4. Production hardening (own broker stage)

The payload shape is unchanged; the transport and trust model tighten. See mqtt-broker-setup.md for the broker side.

  • Auth / ACL — username/password + per-topic ACL. jobs/+/events publish is granted to the worker credential, subscribe to the Hermes credential.

  • HMAC Signature Verification (data.hmac_sig) — to authenticate the publisher and verify message integrity without exposing the raw secret token over the wire, each job record contains a per-job auth_token (secrets.token_urlsafe(32)). The publisher computes an HMAC-SHA256 signature over the serialized payload (excluding data.hmac_sig itself) using the auth_token as the key, and appends it to data.hmac_sig. The subscriber reconstructs this signature and drops any message that does not match or lacks a valid signature.

    { "...": "...", "data": { "hmac_sig": "d2f3...", "build_id": "42" } }
    
  • TLS — port 8883 + private CA. Toggled with MQTT_TLS=1 (+ MQTT_CA_CERTS); no code change.

  • Retained terminal eventscompleted/error publish with retain=True so a subscriber that joins late immediately receives the last terminal state instead of a stale view. The reference publisher auto-retains terminal events; --retained forces it for any event.

  • Dual timeouts — total wall-clock budget + last-activity idle detection, both measured from receive time.

  • Clock trust — never trust the payload timestamp for timeout decisions.

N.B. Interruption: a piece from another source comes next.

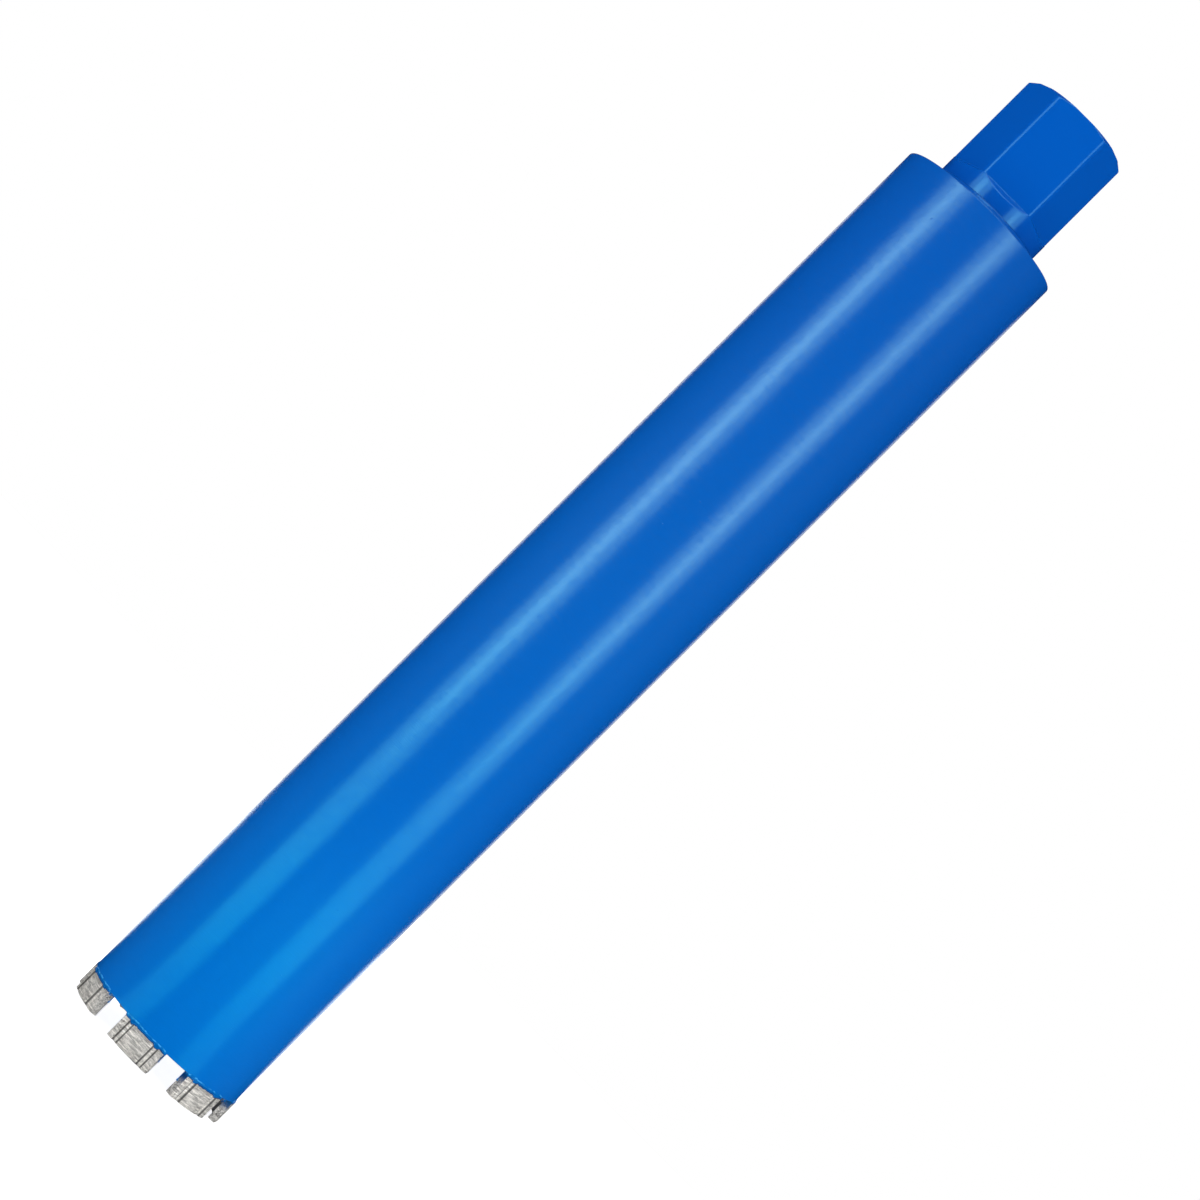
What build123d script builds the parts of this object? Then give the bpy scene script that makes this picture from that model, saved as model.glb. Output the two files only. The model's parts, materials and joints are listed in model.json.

5. Why a public broker is PoC-only

On broker.hivemq.com anyone can publish/subscribe the same topic. Therefore:

  • No secret data in payloads.
  • started/completed/error are signals, never a basis for a security decision.
  • Non-retained messages are not queued for absent subscribers — start the subscriber before the agent (ordering dependency), or rely on retained terminal events in production.
  • Real operational decisions belong to the own-broker stage with auth + ACL.